DISPERSION AND DOLLARS

The stock market is becoming more volatile. In January, the volatility of the benchmark S&P 500 index was nearly 10 percent higher than its 50-year average, said Howard Silverblatt, senior index analyst at S&P Dow Jones indices.

Over the last 90 years, periods of low dispersion - a measure of the range of returns for stocks in a benchmark - have been difficult for stockpickers, with October of last year hitting the third-lowest dispersion on record, said Thomas Lee, head of research at New York-based Fundstrat. Yet periods of extremely low dispersion tend to give way to those where dispersion is above average, making it easier for stockpickers to be rewarded for their choices, he said.

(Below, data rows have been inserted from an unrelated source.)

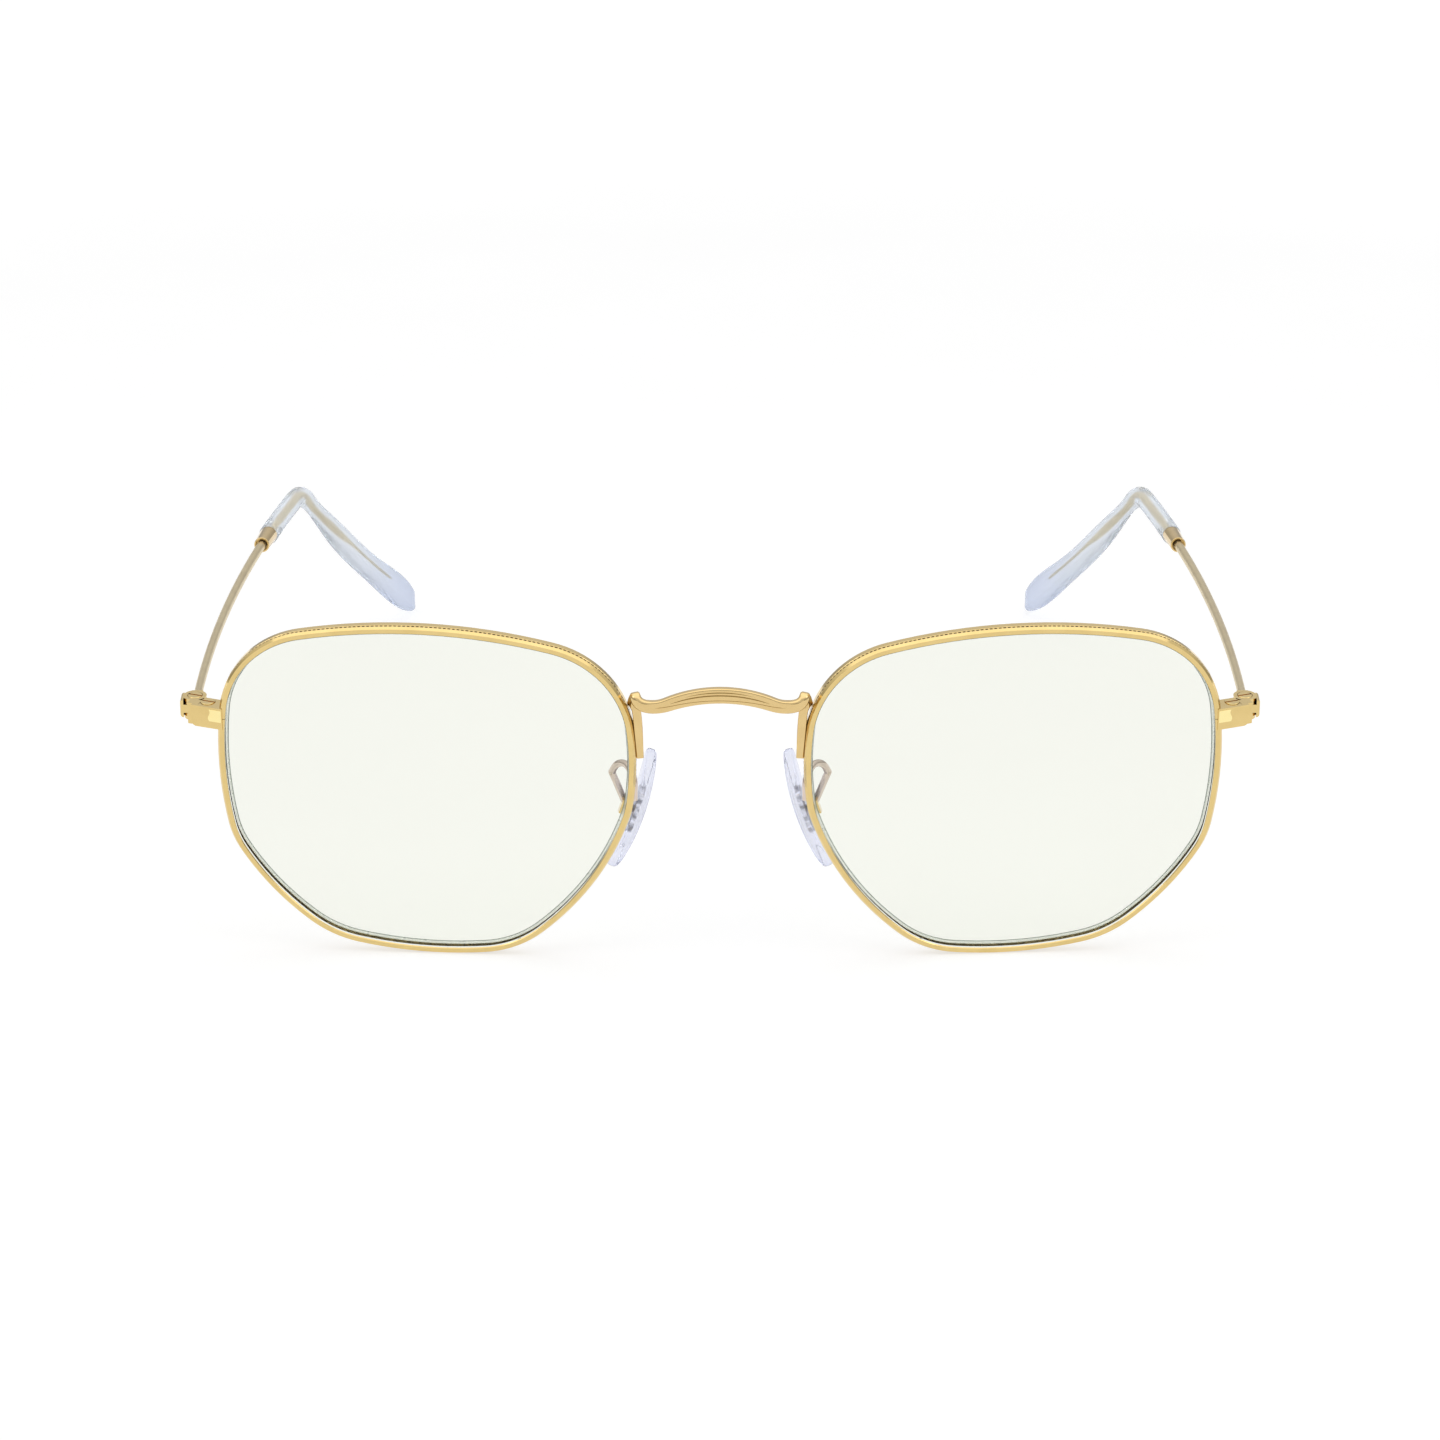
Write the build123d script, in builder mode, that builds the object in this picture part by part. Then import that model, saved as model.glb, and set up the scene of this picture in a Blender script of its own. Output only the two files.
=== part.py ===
"""Hexagonal wire-rimmed eyeglasses with a metal front, folding temples and rocking nose pads.

Millimetres. +Z is up, +Y runs back along the temples and +X is the wearer's left.
The glasses stand as on a table, on the bottom of both rims and on the ends of both temple tips.
Every piece but the bridge is modelled for the wearer's left and mirrored for the right.
On the front, x is sideways, height is measured up the leaning front and depth goes back from it.
"""

import os
from math import cos, degrees, radians, sin

from build123d import *

# The sizes an optician reads off the frame
lens_width = 51.0
lens_height = 44.0
lens_gap = 21.0
temple_length = 145.0

# How the front stands, in degrees: leaning forward at the top, and each lens turned back at its outer side
front_lean = 6.0
front_wrap = 4.0

# Clearances shared by the joints
running_gap = 0.04
knuckle_gap = 0.05

# Rim wire
rim_depth = 2.0
rim_thickness = 0.85
groove_depth = 0.6
groove_mouth = 1.1
groove_floor = 0.2
rim_bevel = 0.23
rim_bevel_depth = 0.35
rim_edge_break = 0.08
bead_channel_depth = 0.06
bead_channel_width = 0.42
bead_channel_inset = 0.44
seam_gap = 0.06

# Lens
lens_thickness = 1.9
lens_clearance = 0.05

# The opening's hexagon, from the top nose-side corner down the nose side and round, in shares of half its
# width and half its height. Bows and corner radii are shares of its full height.
corner_shares = [
    (-0.916, 0.80),
    (-0.98, -0.073),
    (-0.412, -0.968),
    (0.477, -0.916),
    (0.949, -0.309),
    (0.922, 0.861),
]
bow_shares = [0.027, 0.048, 0.028, 0.026, 0.037, 0.084]
corner_radius_shares = [0.281, 0.233, 0.282, 0.312, 0.247, 0.265]

# Bridge: a flat-faced arch whose ends rise, curl back and run down beside the rims as brazed legs
bridge_top_share = 0.3475
bridge_thickness = 2.0
bridge_fall = 1.78
bridge_end_fall = 1.37
bridge_turn_share = 0.84
bridge_under_turn_share = 0.73
bridge_depth = 0.95
bridge_face = 2.5
bridge_edge = 0.25
panel_depth = 0.08
panel_border = 0.42
curl_reach = 1.9
curl_rise = 0.93
curl_hump_out = 0.27
curl_hump_forward = 0.35
curl_out = 0.5
curl_drop = 1.1
curl_width = 1.2
leg_width = 0.96
leg_depth = 0.8
leg_behind = 0.95
leg_length = 5.0
leg_foot_drop = 9.9
leg_lean = 3.2

# Endpiece at the outer side of each rim
endpiece_height = 2.8
endpiece_mid_share = 0.2102
endpiece_turn = 20.0
plate_length = 4.15
plate_thickness = 0.4
plate_lap = 0.5
plate_proud = 0.16
plate_corner = 0.65
block_length = 3.3
block_back = 2.5
block_root = 0.3

# Screw that closes the rim lock
screw_radius = 0.5
screw_head_radius = 0.92
screw_head_height = 0.45
screw_head_proud = 0.12
screw_slot_width = 0.24
lock_screw_along = 2.5
lock_screw_back = 1.42
lock_screw_floor = 0.3

# Hinge: two knuckles on the front and one on the temple
hinge_along = 4.8
hinge_back = 2.68
knuckle_radius = 1.42
front_knuckle_height = 0.8
temple_knuckle_height = 1.1
spine_back = 1.6
spine_width = 0.9
butt_reach = 1.85
butt_width = 0.45
butt_height = 2.3
butt_front = 1.0
butt_back = 1.25
butt_round = 0.4
tang_width = 1.4
collar_start = 1.56
collar_end = 3.2
collar_radius = 0.75

# Temple: a bowed wire, a bend and a tail, with a sleeve and a clear tip on its rear half
temple_slope = 1.5
temple_splay = 1.7
temple_bow = 550.0
wire_start = 1.75
bend_start = 94.8
bend_radius = 10.0
bend_angle = 35.4
bend_lean = 10.0
tail_bow = 300.0
wire_radius = 0.525
wire_rear_radius = 0.62
core_radius = 0.35
ferrule_start = 71.2
ferrule_length = 5.0
ferrule_mouth_radius = 1.04
ferrule_rear_radius = 1.22
ferrule_bore = 0.8
ferrule_bore_depth = 1.6
ferrule_lip = 0.1
tip_radius = 1.23
tip_flat = 0.08
tip_end_round = 0.45

# Along the tail, as shares of its length: the tip's height, thickness and drop below the core, in tube
# diameters, and the core's height and thickness in core diameters
tip_sections = [
    (0.0, 1.0, 1.0, 0.0),
    (0.25, 1.3, 1.0, 0.1),
    (0.5, 1.6, 0.97, 0.25),
    (0.75, 1.85, 0.92, 0.27),
    (0.9, 1.95, 0.85, 0.27),
    (1.0, 1.25, 0.5, 0.27),
]
core_sections = [
    (0.0, 1.0, 1.0),
    (0.13, 1.15, 0.85),
    (0.28, 1.3, 0.75),
    (0.46, 0.85, 0.65),
    (0.63, 0.65, 0.55),
    (0.8, 0.5, 0.5),
]

# Nose pads: each is flared at its foot, tilted back at its top and turned to the face at its rear edge
pad_x = 10.95
pad_height = -5.6
pad_behind = 7.4
pad_flare = 21.0
pad_tilt = 15.0
pad_splay = 6.0
pad_length = 15.6
pad_width = 7.4
pad_thickness = 1.3
pad_curve = 40.0
pad_edge = 0.45
insert_length = 6.2
insert_width = 3.6
insert_thickness = 0.3
insert_inset = 0.4

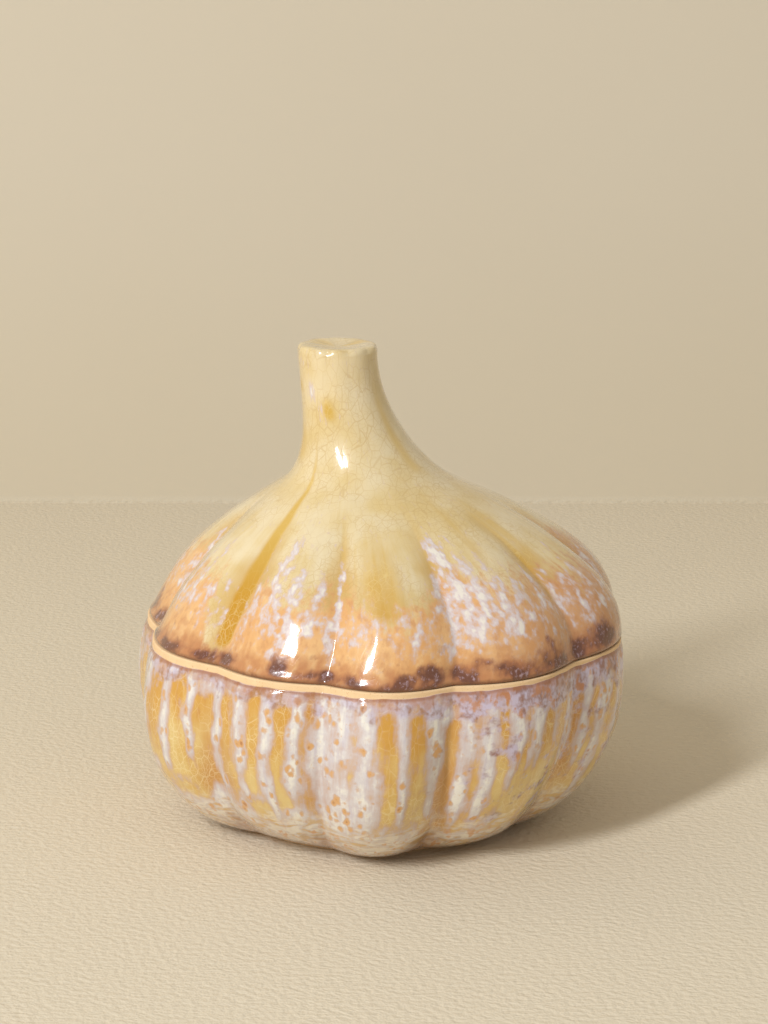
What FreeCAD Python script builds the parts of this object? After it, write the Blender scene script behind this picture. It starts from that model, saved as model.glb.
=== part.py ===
import FreeCAD, Part
import math
import os

# Garlic keeper in slip-cast stoneware, in millimetres. A lobed bowl stands on a foot ring, and the
# lobed lid that rests on its bare rim draws up into a hollow, leaning stem, which is the handle.
# +Z is up and -Y is the front. The origin is the middle of the whole outline, on the table.

# Clay
wall = 5.0                    # thickness of the cast sides
floor = 6.0                   # thickness of the bowl's bottom
points_per_clove = 4          # steps across each clove in a level outline

# Bowl
belly_radius = 65.0           # crest of a clove where the bowl is widest
belly_height = 38.0           # height of that widest level above the table
underside_radius = 34.0       # where the curve of the side would run level with the table
bowl_height = 51.0            # table to the bare rim that the lid rests on
rim_radius = 63.8             # crest of a clove at the glaze line under the bare rim
band_height = 2.3             # bare clay between the glaze line and the top of the rim
band_step = 0.6               # how far the bare clay stands inside the glaze
mouth_radius = 56.5           # round mouth
mouth_depth = 7.0             # height of the straight part of the mouth
mouth_edge = 0.8              # bevel of the mouth's upper edge
bowl_skew = -2.8              # sideways set of the casting at the table, none at the rim

# Foot ring
foot_radius = 38.0
foot_height = 1.5             # height of the ring under the curve of the side
foot_width = 5.0
foot_recess = 1.0             # depth of the hollow inside the ring

# Lid
lid_height = 74.0             # rim to the tip of the stem
lid_inset = 0.2               # how far the lid's edge stands inside the bare rim
lid_edge = 1.2                # bevel of the lid's lower edge
neck_height = 37.4            # rim to the neck, where the dome turns into the stem
neck_radius = 24.3
neck_flare = 1.8              # run outward for each millimetre down, at the neck
shoulder_pull = 17.8          # how far up the edge's direction carries
shoulder_lean = 4.0           # how far in that direction leans over that height
dome_pull = 26.0              # how far down the neck's direction carries
stem_pull = 17.0              # how far up the neck's direction carries
tip_radius = 10.5
tip_round = 1.6               # rounding of the tip's edge
tip_dish = 0.8                # depth of the shallow dish in the tip
tip_rim = 3.0                 # width of the rim round that dish
stem_lean = -12.9             # sideways reach of the tip
shoulder_sway = 7.4           # sideways pulls on the lid's curved centre line
neck_sway = -13.1

# Locating flange under the lid
flange_clearance = 0.8        # gap between the flange and the mouth all round
flange_depth = 5.0            # how far it reaches into the mouth
flange_width = 4.2
flange_edge = 0.8             # bevel of the flange's lower edge

# Cloves round the body, counted from the left. Each has its share of the turn in degrees, and the
# fullness of its crest beyond the belly's radius at the table.
cloves = (
    (38.0, 1.8), (29.2, -2.5), (30.7, 2.5), (35.9, 0.0), (37.7, 0.7),
    (38.0, 0.3), (36.5, -0.5), (39.0, 0.4), (36.0, -0.3), (39.0, 1.5),
)
first_groove = -81.5          # degrees from the front to the first groove, to the right
clove_roundness = 1.15        # over 1 rounds the bottoms of the grooves
rim_fullness = 0.4            # share of the fullness that is left at the rim
inside_softness = 0.6         # share of the lobing that the inside of the casting keeps

# Depth of the grooves between the cloves
groove_at_foot = 2.1
groove_at_belly = 4.0
groove_at_rim = 2.7
groove_on_shoulder = 3.4
groove_on_stem = 0.5

seat = bowl_height
glaze_line = bowl_height - band_height
band_radius = rim_radius - band_step
lid_radius = band_radius - lid_inset
flange_radius = mouth_radius - flange_clearance
flange_bore = flange_radius - flange_width


def mix(start, end, share):
    """The value that lies the given share of the way from start to end."""
    return start + (end - start) * share


def ease(start, end, share):
    """As mix, with a level start and a level end."""
    share = min(max(share, 0.0), 1.0)
    return mix(start, end, share * share * (3.0 - 2.0 * share))


def bezier(ends_and_pulls, share):
    """The point at the given share of a cubic curve with two ends and two pulls between them."""
    weights = ((1 - share) ** 3, 3 * share * (1 - share) ** 2, 3 * share ** 2 * (1 - share), share ** 3)
    return tuple(sum(w * p[axis] for w, p in zip(weights, ends_and_pulls)) for axis in (0, 1))


def inset(outline, distance):
    """An outline of (radius, height) points moved inward, square to itself, by the distance."""
    moved = []
    for index, (radius, height) in enumerate(outline):
        before = outline[max(index - 1, 0)]
        after = outline[min(index + 1, len(outline) - 1)]
        run, rise = after[0] - before[0], after[1] - before[1]
        length = math.hypot(run, rise)
        moved.append((radius - distance * rise / length, height + distance * run / length))
    return moved


def lobed_ring(radius, height, groove, fullness, centre):
    """A closed level outline with one edge for each clove, and grooves of the given depth between.

    Across one clove the radius is groove bottom + (groove + fullness of the clove) times the sine
    of its half turn, raised to the clove roundness."""
    turn = sum(share for share, crest in cloves)
    angle = math.radians(first_groove)
    edges = []
    for share, crest in cloves:
        width = math.radians(360.0 * share / turn)
        points, bearings = [], []
        for step in range(points_per_clove + 1):
            across = step / points_per_clove
            bulge = max(math.sin(math.pi * across), 0.0) ** clove_roundness
            reach = radius - groove + (groove + fullness * crest) * bulge
            bearing = angle + width * across
            points.append(FreeCAD.Vector(centre + reach * math.sin(bearing), -reach * math.cos(bearing), height))
            bearings.append(bearing)
        curve = Part.BSplineCurve()
        curve.interpolate(Points=points, Parameters=bearings)
        edges.append(curve.toShape())
        angle += width
    return Part.Wire(edges)


def round_ring(radius, height, centre=0.0):
    """A level circle, divided at the grooves' bearings as the lobed rings are."""
    return lobed_ring(radius, height, 0.0, 0.0, centre)


def solid_through(rings):
    """The solid whose skin runs smoothly, as a cubic, through a stack of rings."""
    return Part.makeLoft(rings, True, False, False, 3)


def stack(rings):
    """The solid whose skin runs straight from each ring to the next."""
    return Part.makeLoft(rings, True, True)


def bowl_skew_at(height):
    """Sideways set of the bowl's outline at a height."""
    return bowl_skew * (1.0 - height / bowl_height)


def bowl_groove_at(height):
    """Depth of the bowl's grooves at a height."""
    if height < belly_height / 2:
        return ease(groove_at_foot, groove_at_belly, 2 * height / belly_height)
    return ease(groove_at_belly, groove_at_rim, (height - belly_height / 2) / (bowl_height - belly_height / 2))


def bowl_fullness_at(height):
    """Share of the cloves' own fullness that the bowl shows at a height."""
    return mix(1.0, rim_fullness, (height / bowl_height) ** 2)


def bowl_ring(radius, height, softness=1.0):
    """One level outline of the bowl, lobed as the softness says."""
    groove = bowl_groove_at(height) * softness
    return lobed_ring(radius, height, groove, bowl_fullness_at(height) * softness, bowl_skew_at(height))


def bowl_outside():
    """The bowl's glazed outside: a quarter ellipse from the foot to the belly, then in to the rim."""
    rings = []
    start = math.acos(1.0 - foot_height / belly_height)
    steps = 5
    for step in range(steps + 1):
        lift = mix(start, math.pi / 2, step / steps)
        radius = mix(underside_radius, belly_radius, math.sin(lift))
        rings.append(bowl_ring(radius, belly_height * (1.0 - math.cos(lift))))
    rings.append(bowl_ring(rim_radius, glaze_line))
    return solid_through(rings)


def bowl_inside():
    """The hollow that the sides leave: a quarter ellipse from the floor, then in to the round mouth."""
    rings = []
    steps = 4
    for step in range(steps + 1):
        lift = mix(0.0, math.pi / 2, step / steps)
        radius = mix(underside_radius, belly_radius - wall, math.sin(lift))
        height = mix(floor, belly_height, 1.0 - math.cos(lift))
        rings.append(bowl_ring(radius, height, inside_softness))
    rings.append(round_ring(mouth_radius, bowl_height - mouth_depth))
    return solid_through(rings)


def bowl_mouth():
    """The straight round mouth with its bevelled upper edge."""
    return stack([
        round_ring(mouth_radius, bowl_height - mouth_depth),
        round_ring(mouth_radius, bowl_height - mouth_edge),
        round_ring(mouth_radius + mouth_edge, bowl_height),
    ])


def bowl_foot():
    """The foot ring, with the shallow hollow inside it left open."""
    centre = bowl_skew_at(0.0)
    ring = stack([round_ring(foot_radius, 0.0, centre), round_ring(foot_radius, foot_height, centre)])
    inner_radius = foot_radius - foot_width
    return ring, stack([round_ring(inner_radius, 0.0, centre), round_ring(inner_radius, foot_recess, centre)])


def make_bowl():
    """The bowl with its foot ring, its bare rim and its straight round mouth."""
    band = stack([bowl_ring(band_radius, glaze_line), bowl_ring(band_radius, bowl_height)])
    foot, recess = bowl_foot()
    clay = bowl_outside().fuse([band, foot])
    for hollow in (bowl_inside(), bowl_mouth(), recess):
        clay = clay.cut(hollow)
    return clay


def lid_outline():
    """The lid's (radius, height) points from its edge over the dome and up the stem to the tip."""
    slope = math.hypot(neck_flare, 1.0)
    along = (neck_flare / slope, -1.0 / slope)
    edge, neck, tip = (lid_radius, lid_edge), (neck_radius, neck_height), (tip_radius, lid_height - tip_round)
    over_dome = (neck[0] + dome_pull * along[0], neck[1] + dome_pull * along[1])
    under_stem = (neck[0] - stem_pull * along[0], neck[1] - stem_pull * along[1])
    dome = (edge, (lid_radius - shoulder_lean, shoulder_pull), over_dome, neck)
    stem = (neck, under_stem, (tip_radius, lid_height - 2 * tip_round), tip)
    over = [bezier(dome, step / 5) for step in range(6)]
    return over + [bezier(stem, step / 4) for step in range(1, 5)]


def lid_centre_at(height):
    """Sideways place of the lid's centre line at a height above the rim."""
    pulls = ((0.0, 0.0), (shoulder_sway, 0.0), (neck_sway, 0.0), (stem_lean, 0.0))
    return bezier(pulls, min(max(height / lid_height, 0.0), 1.0))[0]


def lid_groove_at(height):
    """Depth of the lid's grooves at a height above the rim."""
    shoulder = neck_height / 2
    if height < shoulder:
        return ease(groove_at_rim, groove_on_shoulder, height / shoulder)
    return ease(groove_on_shoulder, groove_on_stem, (height - shoulder) / (neck_height - shoulder))


def lid_ring(radius, height, softness=1.0):
    """One level outline of the lid at a height above the rim, lobed as the softness says."""
    groove = lid_groove_at(height) * softness
    fullness = rim_fullness * max(1.0 - height / neck_height, 0.0) * softness
    return lobed_ring(radius, seat + height, groove, fullness, lid_centre_at(height))


def lid_outside():
    """The lid's glazed outside, with its lower edge bevelled and its tip rounded."""
    over = [lid_ring(radius, height) for radius, height in lid_outline()]
    edge = [lid_ring(lid_radius - lid_edge, 0.0), lid_ring(lid_radius, lid_edge)]
    tip = []
    for turn in (0.0, math.pi / 4, math.pi / 2):
        radius = tip_radius - tip_round * (1.0 - math.cos(turn))
        tip.append(lid_ring(radius, lid_height - tip_round * (1.0 - math.sin(turn))))
    return solid_through(over).fuse([stack(edge), stack(tip)])


def lid_inside():
    """The hollow under the dome and up the stem, one wall inside the outline.

    It starts at the bore of the flange, meets the inset outline two walls up and stops one wall
    under the dish in the tip."""
    top = lid_height - wall - tip_dish
    middle = [(radius, height) for radius, height in inset(lid_outline(), wall) if 2 * wall < height < top - wall]
    rings = [round_ring(flange_bore, seat)]
    rings += [lid_ring(radius, height, inside_softness) for radius, height in middle]
    rings.append(round_ring(tip_radius - wall, seat + top, lid_centre_at(top)))
    return solid_through(rings)


def lid_flange():
    """The locating flange with its bevelled lower edge, and its bore."""
    lower = seat - flange_depth
    ring = stack([
        round_ring(flange_radius - flange_edge, lower),
        round_ring(flange_radius, lower + flange_edge),
        round_ring(flange_radius, seat),
    ])
    return ring, stack([round_ring(flange_bore, lower), round_ring(flange_bore, seat)])


def tip_hollow():
    """The ball whose lower cap hollows the shallow dish in the tip."""
    dish_radius = tip_radius - tip_rim
    ball_radius = (dish_radius ** 2 + tip_dish ** 2) / (2 * tip_dish)
    middle = FreeCAD.Vector(lid_centre_at(lid_height), 0, seat + lid_height - tip_dish + ball_radius)
    return Part.makeSphere(ball_radius, middle)


def make_lid():
    """The lid: dome and stem in one casting, the flange under it and the dish in its tip."""
    flange, bore = lid_flange()
    clay = lid_outside().fuse(flange)
    for hollow in (bore, lid_inside(), tip_hollow()):
        clay = clay.cut(hollow)
    return clay


def main():
    """Build both pieces, set the middle of their outline on the origin and write them out."""
    os.makedirs("parts", exist_ok=True)
    pieces = {"bowl": make_bowl(), "lid": make_lid()}
    outline = Part.makeCompound(list(pieces.values())).BoundBox
    for name, shape in pieces.items():
        shape.translate(FreeCAD.Vector(-outline.Center.x, -outline.Center.y, -outline.ZMin))
        shape.exportStep(f"parts/{name}.step")
        print(name, "valid", shape.isValid(), "solids", len(shape.Solids), "volume", round(shape.Volume))
    print("rim axis at", round(-outline.Center.x, 3), round(-outline.Center.y, 3))


main()
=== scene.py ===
import math

import bpy
import numpy as np
from mathutils import Matrix, Vector


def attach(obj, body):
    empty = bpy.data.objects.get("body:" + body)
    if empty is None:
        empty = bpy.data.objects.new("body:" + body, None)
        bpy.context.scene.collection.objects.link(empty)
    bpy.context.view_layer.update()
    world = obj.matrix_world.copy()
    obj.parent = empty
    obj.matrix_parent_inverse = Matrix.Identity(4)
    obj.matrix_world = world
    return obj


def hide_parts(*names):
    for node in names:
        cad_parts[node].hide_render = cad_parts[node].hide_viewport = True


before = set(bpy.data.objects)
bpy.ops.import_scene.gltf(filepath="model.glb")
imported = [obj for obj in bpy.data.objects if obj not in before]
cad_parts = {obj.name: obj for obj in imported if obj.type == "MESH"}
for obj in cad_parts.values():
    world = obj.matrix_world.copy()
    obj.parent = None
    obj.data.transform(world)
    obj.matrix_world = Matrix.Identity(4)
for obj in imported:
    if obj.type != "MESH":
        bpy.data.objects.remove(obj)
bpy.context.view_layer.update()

# Garlic keeper in glazed stoneware. Shapes are worked out in millimetres round the axis of the rim,
# with +Z up and -Y the front, then set into the frame in metres. Bearings are in degrees from the
# front towards +X. The sizes are those of the clay part.
MM = 0.001
AXIS = np.array([1.947, 0.927, 0.0])      # the rim's axis in the frame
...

Fund managers say that they are already reaping the benefits of more volatile markets.

"The hardest environment is when stocks move in unison and stockpickers don't have an opportunity to do their thing," said Bob Doll, a portfolio manager at Nuveen. This year, his Large Cap Core fund is beating the S&P 500 by almost 3 percentage points, thanks in part to positions in Gilead Sciences Inc (>> Gilead Sciences, Inc.) and Merck & Co Inc (>> Merck & Co., Inc.) that have each jumped by more than 10 percent since the start of January.

"Now, companies are being valued on their fundamentals and you are rewarded for making the right call," Doll said.

Orlando, from Federated Investors, said that the stronger dollar should also help stockpickers who shift into more U.S. focussed companies this year. The average company in the S&P 500 gets about half of its revenue from overseas. Those with smaller market caps tend to earn most of their revenue in the U.S. and are less affected by the dollar's jump.

Overall, the higher dollar could shave up to $12 billion off of U.S. companies' fourth-quarter 2014 revenue alone, according to FireApps, a data analytics company in Phoenix, Arizona. [L1N0V61CU]

"Moving down the market cap will mean less of a currency impact, while the biggest companies in the index are getting hurt," Orlando said.

REASONS TO BE SKEPTICAL

Yet investors have reasons to be skeptical that certain market environments favour stockpickers, analysts say.

With so many actively managed mutual funds - there are 4,635 large-cap funds alone tracked by Morningstar (>> Morningstar, Inc.) - there is little reason to think that all of them will react to the same environment in the same way.

"I don't know that any one variable helps the light bulb go off across an industry with so many different strategies involved," said Jeff Tjornehoj, head of Lipper America research.

Moreover, higher levels of volatility don't always help stockpickers, according to Thomson Reuters data. As measured by the VIX, the so-called fear index which measures the amount of risk about the size of changes in a security's value, volatility spiked to above 40 in August of 2011 and remained above its historical average of 20 for the remainder of the year. Yet active managers underperformed that year, losing an average of 2.1 percent compared with an average loss of 1 percent among passive funds.

In 2007, the last year in which stockpickers beat passive funds by a wide margin, volatility never jumped above 30, according to Thomson Reuters data. The VIX is currently at 18, below its long-term average.

Only about 40 percent of stockpickers beat the benchmark in any given year, said Todd Rosenbluth, director of fund research at S&P Capital IQ. Should stockpickers once again underperform this year on average, fund companies may be under increasing pressure to lower the expense ratios of actively-managed funds in order to regain the market share that they have lost to index funds and ETFs.

The average actively-managed equity fund charges $1.37 per $100 invested, according to the Investment Company Institute, while comparable index funds often charge $0.25 per $100 or less. As a result, stockpicking fund managers have to outperform the index by a greater margin just to make up for their higher fees.

"There's only so many years that active management can underperform before investors start to say that enough is enough," Rosenbluth said.